Monday, June 06, 2005

Threading .. the next revolution

I've been thinking for years that the next major language/runtime improvement to follow automatic memory management is automated synchronization. Not the heavy-handed top-level "synch all" but something that is smart about what needs synchronization and what doesn't. It will have to know about deadlocks and stale reads, and atomicity violations, and prevent them all with reliable accuracy.

Why this, and why now? It seems like a logical next step after memory management, and I'm far from being the first to have that notion. In the last couple of years, however, it's becoming apparent that some of the push for this kind of solution will come from the hardware that our systems are running on. Industry pundits have been saying that single-core speeds are going to stop increasing. However, this prediction has become real enough now that multi-core single dies and hyper-threading approaches are in production. To take advantage of these performance increases, you often must change the way your application functions to focus on multi-threaded capabilities.

Tools that have some of this knowledge already exist, mostly geared towards development-time analysis. What we'll need, however, is a run-time handling of the problem, backed by some kind of language adaptation (either new features, or new usage of old features)

At first glance, this problem looks a lot like the memory allocation problem. There will be run-time tradeoffs for development time gains. It should simplify the tedious and complicated business of determining where synchronization issues are. It takes a run-time tool (memory analyzers) and turns it into a run-time action (garbage collection).

However, there's a major difference. Where many developers were willing to put up with an overall runtime slowdown in order to gain an increase in developer efficiency, that won't be the case for automatic synchronization. The entire point of automatic synchronization is to take advantage of the potential performance gains in the new thread-heavy architecture. Add to that the fact that unlike most applications, the runtime synchroniztion must be 100% (possibly needing to be provably) correct, and you have a big task.

I've said something here that needs elaboration. It is my belief that most multithreaded applications today work, but are not correct. It's been my experience that if you examine a complex multithreaded system closely enough, you are almost guaranteed to find situations where there exists the potential for deadlock or dirty-read issues. In practice, these issues "almost never matter" because of outside guarantees: "That thread never runs when this thread is running" or of timing scenarios that, while possible, are very unlikely. An automated system would not have the luxury of being lucky, and as a result will incur overhead that hand-synchronized systems will not need to handle.
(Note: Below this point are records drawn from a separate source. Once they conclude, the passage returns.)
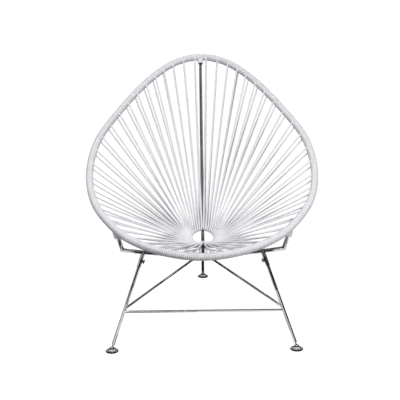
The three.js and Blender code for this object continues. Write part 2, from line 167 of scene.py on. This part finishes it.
# Extruded vinyl cord: a soft sheen, a slow change of tone and a fine drawn grain.
def cordMaterial():
    look = cordLook
    material, tree, shader = newMaterial(
        "white_cord", {"Roughness": look["roughness"], "Specular IOR Level": look["sheen"]}
    )
    mottle = objectNoise(tree, {"Scale": look["mottleScale"]})
    tone = wired(tree, "ShaderNodeValToRGB", {"Fac": mottle.outputs["Fac"]})
    shade, full = tone.color_ramp.elements
    shade.color = look["shadeColor"]
    shade.position = look["shadeBelow"]
    full.color = look["color"]
    full.position = look["colorAbove"]
    tree.links.new(tone.outputs["Color"], shader.inputs["Base Color"])
    addBump(tree, shader, objectNoise(tree, {"Scale": look["grainScale"]}), look["grainHeight"])
    return material


chromeLook = {
    "color": (0.56, 0.575, 0.585, 1),
    "edgeTint": (0.5, 0.52, 0.53, 1),
    "smoothRoughness": 0.08,
    "wornRoughness": 0.2,
    "smoothBelow": 0.35,
    "wornAbove": 0.75,
    "smearScale": 40,
    "smearDetail": 6,
    "scratchScale": 500,
    "scratchHeight": 0.01 * mm,
}


# Bright plating: polished, with faint smears and rubbed marks.
def chromeMaterial():
    look = chromeLook
    material, tree, shader = newMaterial(
        "bright_rod",
        {"Base Color": look["color"], "Specular Tint": look["edgeTint"], "Metallic": 1},
    )
    limits = {
        "From Min": look["smoothBelow"],
        "From Max": look["wornAbove"],
        "To Min": look["smoothRoughness"],
        "To Max": look["wornRoughness"],
    }
    smear = objectNoise(tree, {"Scale": look["smearScale"], "Detail": look["smearDetail"]})
    addRoughness(tree, shader, smear, limits)
    marks = objectNoise(tree, {"Scale": look["scratchScale"]})
    addBump(tree, shader, marks, look["scratchHeight"])
    return material


footLook = {
    "rubber": (0.008, 0.008, 0.009, 1),
    "rubberRoughness": 0.6,
    "rubberSheen": 0.12,
    "disc": (0.8, 0.81, 0.83, 1),
    # The dark disc colour paints the hub and the low rim; on the low rim it is also painted
    # contact shadow.
    "discShade": (0.03, 0.03, 0.033, 1),
    "discHeight": 12 * mm,
    "discBands": {0.37: "discShade", 0.42: "disc", 0.59: "disc", 0.67: "discShade"},
    "discRoughness": 0.4,
    "screw": (0.16, 0.17, 0.18, 1),
    "screwRoughness": 0.22,
    "roughnessSpread": 0.08,
    "grainScale": 1500,
    "grainHeight": 0.06 * mm,
}


# A piece of the feet or a screw: one colour, with a fine grain in its gloss and its surface.
def mouldedMaterial(name, color, roughness, settings):
    look = footLook
    material, tree, shader = newMaterial(name, {"Base Color": color, **settings})
    limits = {
        "To Min": roughness - look["roughnessSpread"],
        "To Max": roughness + look["roughnessSpread"],
    }
    grain = objectNoise(tree, {"Scale": look["grainScale"]})
    addRoughness(tree, shader, grain, limits)
    addBump(tree, shader, grain, look["grainHeight"])
    return material


def rubberMaterial():
    look = footLook
    sheen = {"Specular IOR Level": look["rubberSheen"]}
    return mouldedMaterial("pad_rubber", look["rubber"], look["rubberRoughness"], sheen)


# The foot's disc is light with a dark hub and a dark low rim, in bands by height. The low dark
# band is the rim's colour and also painted contact shadow where the foot meets the floor.
def discMaterial():
    look = footLook
    material = mouldedMaterial("disc_plastic", look["disc"], look["discRoughness"], {})
    tree = material.node_tree
    place = wired(tree, "ShaderNodeTexCoord", {})
    axes = wired(tree, "ShaderNodeSeparateXYZ", {"Vector": place.outputs["Object"]})
    share = wired(
        tree, "ShaderNodeMapRange", {"Value": axes.outputs["Z"], "From Max": look["discHeight"]}
    )
    bands = wired(tree, "ShaderNodeValToRGB", {"Fac": share.outputs["Result"]})
    ramp = bands.color_ramp
    ramp.elements.remove(ramp.elements[1])
    ramp.elements[0].color = look["discShade"]
    for position, label in look["discBands"].items():
        ramp.elements.new(position).color = look[label]
    shader = tree.nodes["Principled BSDF"]
    tree.links.new(bands.outputs["Color"], shader.inputs["Base Color"])
    return material


def screwMaterial():
    look = footLook
    return mouldedMaterial("screw_steel", look["screw"], look["screwRoughness"], {"Metallic": 1})


skins = {
    "cord": cordMaterial(),
    "bright_rod": chromeMaterial(),
    "pad_rubber": rubberMaterial(),
    "disc_plastic": discMaterial(),
    "screw_steel": screwMaterial(),
}
print("materials made")


# The frame's own pieces take their materials by slot.

record = frame["record"]
slotOf = {part["node"]: part["material_slot"] for part in record["subparts"]}
bodyOf = {name: body for body, names in record["behaviour"]["bodies"].items() for name in names}
for name, node in frame["nodes"].items():
    if not node.material_slots:
        node.data.materials.append(None)
    for holder in node.material_slots:
        holder.material = skins[slotOf[name]]
print("frame dressed")

smoothing = {"joinDistance": 0.001 * mm, "sharpAngle": math.radians(35)}


# A frame piece again, with its triangles joined so that its round sides shade round.
def addSmoothed(name, node):
    mesh = node.data.copy()
    mesh.name = name + "_smoothed"
    form = bmesh.new()
    form.from_mesh(mesh)
    bmesh.ops.remove_doubles(form, verts=form.verts, dist=smoothing["joinDistance"])
    form.to_mesh(mesh)
    form.free()
    mesh.shade_smooth()
    mesh.set_sharp_from_angle(angle=smoothing["sharpAngle"])
    obj = addObject(name + "_smoothed", mesh)
    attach(obj, bodyOf[name])
    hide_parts(name)


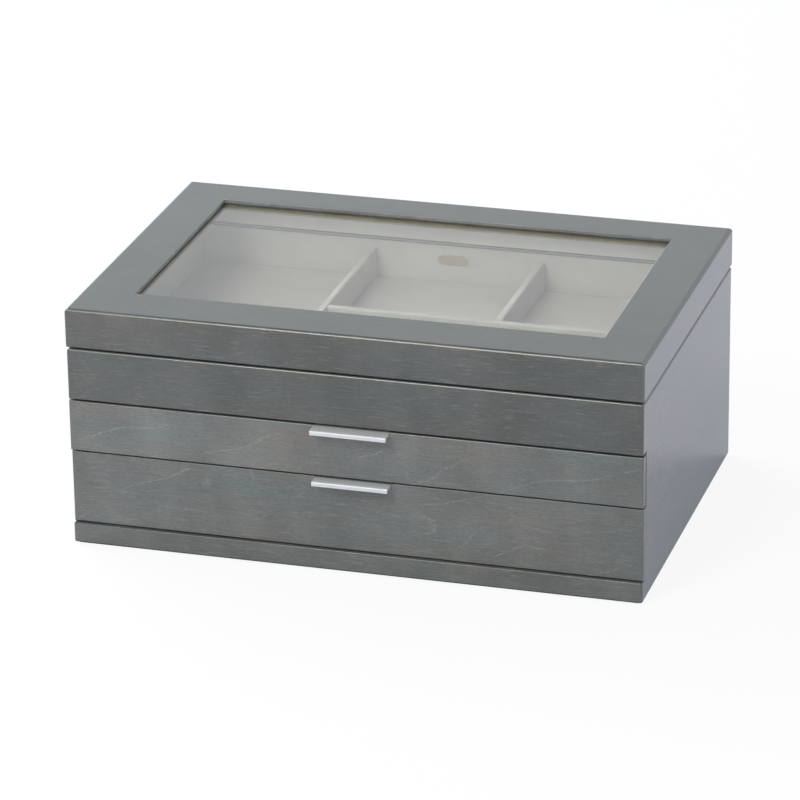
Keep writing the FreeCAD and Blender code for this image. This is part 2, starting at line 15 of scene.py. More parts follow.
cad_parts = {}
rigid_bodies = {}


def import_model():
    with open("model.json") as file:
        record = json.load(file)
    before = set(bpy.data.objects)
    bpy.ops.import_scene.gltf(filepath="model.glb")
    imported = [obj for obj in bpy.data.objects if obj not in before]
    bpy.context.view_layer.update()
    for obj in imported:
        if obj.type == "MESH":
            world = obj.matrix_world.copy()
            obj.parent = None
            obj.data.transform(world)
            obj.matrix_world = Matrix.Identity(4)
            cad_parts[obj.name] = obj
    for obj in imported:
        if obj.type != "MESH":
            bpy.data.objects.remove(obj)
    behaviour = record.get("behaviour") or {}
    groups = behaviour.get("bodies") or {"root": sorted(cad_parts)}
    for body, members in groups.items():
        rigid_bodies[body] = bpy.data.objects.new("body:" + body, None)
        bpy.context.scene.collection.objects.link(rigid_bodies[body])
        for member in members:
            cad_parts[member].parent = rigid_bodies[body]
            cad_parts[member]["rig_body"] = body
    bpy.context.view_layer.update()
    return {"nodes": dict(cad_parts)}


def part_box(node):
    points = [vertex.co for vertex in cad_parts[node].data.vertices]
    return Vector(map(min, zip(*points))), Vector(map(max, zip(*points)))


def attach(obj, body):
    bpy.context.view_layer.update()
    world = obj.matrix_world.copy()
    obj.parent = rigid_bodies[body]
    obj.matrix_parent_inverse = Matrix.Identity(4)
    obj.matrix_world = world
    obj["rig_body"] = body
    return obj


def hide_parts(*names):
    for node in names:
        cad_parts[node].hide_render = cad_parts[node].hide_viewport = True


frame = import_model()
nodes = frame["nodes"]
MM = 0.001

# %% [markdown]
# ## Colours and nodes
# Painters and screens give a colour as sRGB hex, but shaders work in linear light, so one function turns one
# into the other. A second small function adds a node, sets it up, links its inputs and hands back an output,
# so that a material reads from top to bottom like a recipe. Writing the four steps out for every node would
# work as well, but the materials would be several times as long.

# %% A colour function and a node function
def linear(hex_colour):
    """A colour written as sRGB hex, in the linear values that shaders work in."""
    parts = [int(hex_colour[i:i + 2], 16) / 255 for i in (1, 3, 5)]
    return tuple(c / 12.92 if c <= 0.04045 else ((c + 0.055) / 1.055) ** 2.4 for c in parts) + (1.0,)


def add(tree, kind, inputs=(), output=0, **settings):
    """Adds a node, and hands back one of its outputs, or all of them where output is None.

    Inputs are a list in the order of the sockets, or a dictionary by their names or numbers. Each of them is
    a value or another node's output. A node that ends a tree has no output to hand back.
    """
    node = tree.nodes.new(kind)
    for name, value in settings.items():
        setattr(node, name, value)
    for key, value in inputs.items() if isinstance(inputs, dict) else enumerate(inputs):
        if isinstance(value, bpy.types.NodeSocket):
            tree.links.new(value, node.inputs[key])
        else:
            node.inputs[key].default_value = value
    return node.outputs if output is None or not node.outputs else node.outputs[output]


def new_material(name):
    """An empty material, and the node tree that its nodes go in."""
    material = bpy.data.materials.new(name)
    material.use_nodes = True
    material.node_tree.nodes.clear()
    return material, material.node_tree


# The kinds of node that come up most. A mix takes its share on input 0, numbers on 2 and 3, vectors on 4 and
# 5 and colours on 6 and 7, and hands back a number on output 0, a vector on 1 and a colour on 2.
MATH, VECTOR, SPLIT = "ShaderNodeMath", "ShaderNodeVectorMath", "ShaderNodeSeparateXYZ"
RANGE, MIX, BUMP = "ShaderNodeMapRange", "ShaderNodeMix", "ShaderNodeBump"
PLACES, PRINCIPLED, SURFACE = "ShaderNodeTexCoord", "ShaderNodeBsdfPrincipled", "ShaderNodeOutputMaterial"
print("the grey #808080 is", round(linear("#808080")[0], 3), "in linear light")

# %% [markdown]
# ## Where the grain runs
# A board's grain runs along it, and veneer that is wrapped round an edge carries it over. A Mapping node for
# each face would do for a few boards. Here one rule serves all: the way a face points says which of its sides
# is along the grain and which is across, and the pattern is read in those directions. A seed shifts the
# pattern, so that no two boards were cut from the same sheet.

# %% Places on a board
# Past these parts of its normal, a place counts as a side face, a level face or a lower edge.
SIDE_TURN, LEVEL_TURN, UNDER_TURN = 0.17, 0.985, -0.3
SEED_SHIFT = Vector((0.37, 0.71, 0.53))


def board_space(tree, order, seed):
    """The place on a board as (along the grain, across it, into the board), shifted by a seed."""
    place = add(tree, PLACES, output="Object")
    parts = dict(zip("xyz", add(tree, SPLIT, [place], output=None)))
    board = add(tree, "ShaderNodeCombineXYZ", [parts[axis] for axis in order])
    return add(tree, VECTOR, [board, SEED_SHIFT * seed], operation="ADD")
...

Speaking of handling, what would it have to handle? Here's a list of synchronization problems off the top of my head:
  • stale thread information
  • atomic reads/writes
  • deadlocks
  • transactions
The last one is the interesting one. It's not enough to have perfect field-level automatic synchronization. You must be able to designate a group of changes as being written atomically. A classic example is a bank balance transfer. The new values in 'checking' and 'savings' must be written at the same time, to prevent any user of the thread from getting a mismatched value. I think this is where new language features, or new usages of old features, are going to drive a new approach to programming.
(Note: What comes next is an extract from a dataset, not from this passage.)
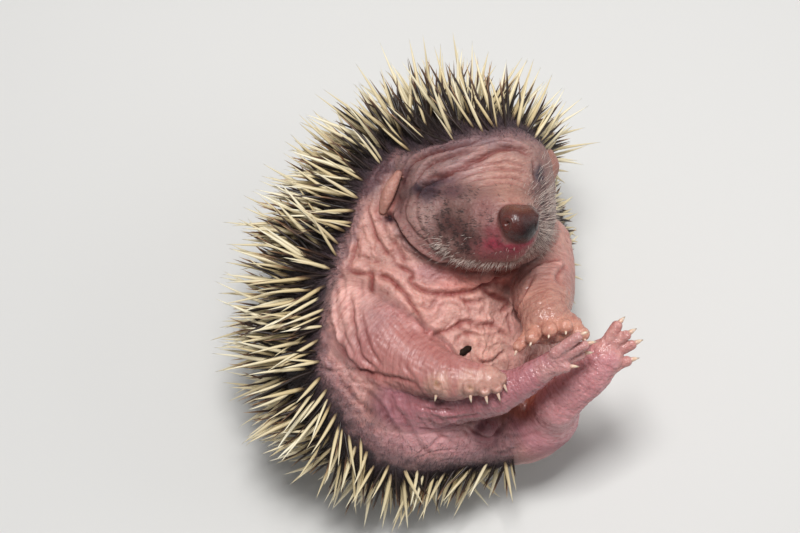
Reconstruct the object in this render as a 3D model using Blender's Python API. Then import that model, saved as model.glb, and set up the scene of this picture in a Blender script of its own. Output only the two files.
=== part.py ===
"""A hoglet, a young four-toed hedgehog, asleep on its back and half curled, at life size.

Every table below is in millimetres, in the body's own frame: x towards the animal's left,
y towards its head and z out of its belly. Each sub-part is a union of eggs and limbs, made
one skin by a voxel remesh. Where two sub-parts share space, the finer one keeps it and the
other is cut back to leave GAP between them. The last step pitches the body head-up, sets
the flat under its spines on z = 0 and turns millimetres into metres.
"""
import math

import bmesh
import bpy
import numpy as np
from mathutils import Matrix, Vector

MM = 0.001
GAP = 0.3                       # clearance between neighbouring sub-parts
BODY_PITCH = math.radians(22)   # how far the head end is raised above the rump
UNDER_COAT = 1.4                # spines pressed flat between the back and the floor

# The trunk is an egg on its back. Its own axes lean a little to the animal's left.
TRUNK_CENTRE = (-4.6, -1.6, -6.2)
TRUNK_RADII = (26.0, 34.2, 19.0)
TRUNK_NORMAL = (0.28, 0.17, 0.945)
TRUNK_YAW = math.radians(-20)

# The spines fill an outer egg, from the skin out to their tips, and two more round the
# back of the head and the rump.
COAT_CENTRE = (-7.6, 0.6, -8.6)
COAT_RADII = (34.0, 43.4, 23.6)
COAT_YAW = math.radians(-27)
CROWN_CENTRE = (1.8, 23.6, 1.6)
CROWN_RADII = (19.2, 20.0, 19.0)
RUMP_CENTRE = (3.0, -18.0, -8.0)
RUMP_RADII = (23.0, 20.6, 17.0)
TUFT_HEIGHT = 3.2
TUFT_LEAN = 1.6
TUFT_SPACING = 5.0
TUFT_AREA = 9.0                 # faces smaller than this, in square millimetres, stay bare
TUFT_CLEARANCE = 1.6            # tuft heights that must be free above a face to raise one
RIM_RISE = 3.2                  # how far the outer spines stand above the skin's rim
RIM_SLOPE = (-0.31, 0.16)
RIM_CURL = 0.0092

# How the sub-parts are meshed and kept apart
RELAX_STEPS = 2
JOIN_ANGLE = math.radians(35)   # two triangles within this become one tuft's base
FLAT_ANGLE = math.radians(4)    # facets within this of each other are merged after a cut
SHARP_ANGLE = math.radians(50)
MERGE = 0.002
FACET_SLACK = 0.5               # share of a voxel added round a sub-part for its flat facets
CORNER_GAP = 0.1                # least gap where a facet's corner pokes into its neighbour's room
CUTTER_REACH = 100.0            # half the size of a cutter, well past the whole animal
RIM_CELLS = (36, 44)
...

Of course, nothing is new under the sun. That 'classic' example of transactions is just like writing to a database. Both operations need to be done atomically to the database, so that if they fail, they fail together. Approaches from relational database programming can certainly be applied here, leading us to think of shared memory like a database. Even so, I don't think there's a standard API or approach to database save transactions currently in wide use across languages, and probably not even within any open language. Closed languages like Delphi and others may likely have a single dictated approach.

Now, obviously I'm not the first to come up with the idea of automatic synchronization. There are academic papers written 15 years ago or more on the subject. Graph theory certainly has something to say about this kind of thing, and parts of its tenets are even older. There's a lot to read even before getting started, and it's a big project.

But big projects, in the XP way, should be reduced to smaller projects. So I ask: "What is the smallest amount of the above problem that we can solve, and still be useful?"